L’autre moitié de moi même d’Anne Laure Bondoux

moitié

L’autre moitié de moi même

d’Anne Laure Bondoux

roman autobiographique

Bayard, novembre 2011

9782227483248, 13,90€

 

“Jusqu’ici, j’aimais écrire des romans.
J’aimais inventer des intrigues, explorer des contrées lointaines, donner vie à des personnages perdus qui cherchaient un sens à leur existence. Aujourd’hui, c’est moi qui suis perdue, et c’est moi qui pars en voyage…” Un soir d’octobre 2010, Anne-Laure Bondoux croit avoir renversé un enfant en voiture. Or cet incident étrange survient après la révélation d’un secret de famille, une séparation, l’apparition de quelques fantômes et une longue panne d’écriture.
Soudain, elle qui pensait savoir qui elle était et où elle allait n’a plus aucune certitude. Elle se remet alors à écrire. Non pas un roman pour la jeunesse comme à son habitude, mais son histoire, la seule qu’elle puisse vraiment raconter aujourd’hui. Peut-être n’est-elle pas si différente de la nôtre…

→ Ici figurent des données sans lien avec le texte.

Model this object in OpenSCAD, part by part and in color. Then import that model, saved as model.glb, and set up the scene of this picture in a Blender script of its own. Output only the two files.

Loin des romans jeunesses auxquels Anne Laure Bondoux nous a habitué, c’est ici dans un récit autobiographique qu’elle nous livre une partie de son histoire, de ce qui fait d’elle ce qu’elle est aujourd’hui. Un retour sur l’enfance, l’amour, l’écriture. Une révolte et un apaisement. Le récit d’une femme presque sans histoire et du gouffre dans lequel elle a plongé.

Des mots jetés qui m’ont tout d’abord désarçonnés. Cette manie qu’ont les auteurs d’écrire sur eux me laisse perplexe, ne me plait guère même. Emmanuel Carrère et son D’autres vies que la mienne, que j’ai abandonné est pourtant cité ici en exemple. J’ai tout de suite pensé aussi au touchant Voile Noir d’Annie Dupeyré qui lui a su me toucher il y a déjà quelques années. De nombreuses références sont apportés au fil du récit et c’est plutôt plaisant. Cela m’a d’ailleurs donné envie de découvrir le travail d’une photographe qui porte le même prénom que moi…

C’est donc avec un sentiment très mitigé que j’ai commencé ma lecture. Curieuse pourtant, d’une curiosité presque malsaine, de découvrir un peu de la vie d’une auteure que je suis depuis le destin de Linus Hoppe en 2001…

Au fil des pages j’ai tour à tour été agacée (par les répétions notamment), touchée, surprise, curieuse encore. J’ai aimé surtout croiser des bribes de romans passés ou à venir (ou non d’ailleurs…) et j’espère un jour lire une histoire au coeur d’un champ d’ananas.

Au final un récit autobiographique que j’ai beaucoup aimé lire, mais aurait-ce été le cas si je n’avais pas connu ses ouvrages. L’avis enthousiaste de Lena me fait dire que oui…

Enfin j’ai été passablement agacée par un passage, et je veux finir là dessus. Pas pour le reprocher à l’auteure, juste pour ouvrir le dialogue.

“Est-ce ma part créative qui vit encore dans la bulle dorée de l’enfance ? Peut être… Car si je suis devenue écrivain pour la jeunesse ce n’est pas sans doute pas un hasard. […] Je sais que mon écriture n’a pas atteint sa pleine maturité. Tant mieux ! Il me reste une belle marge de progression !” [p. 138]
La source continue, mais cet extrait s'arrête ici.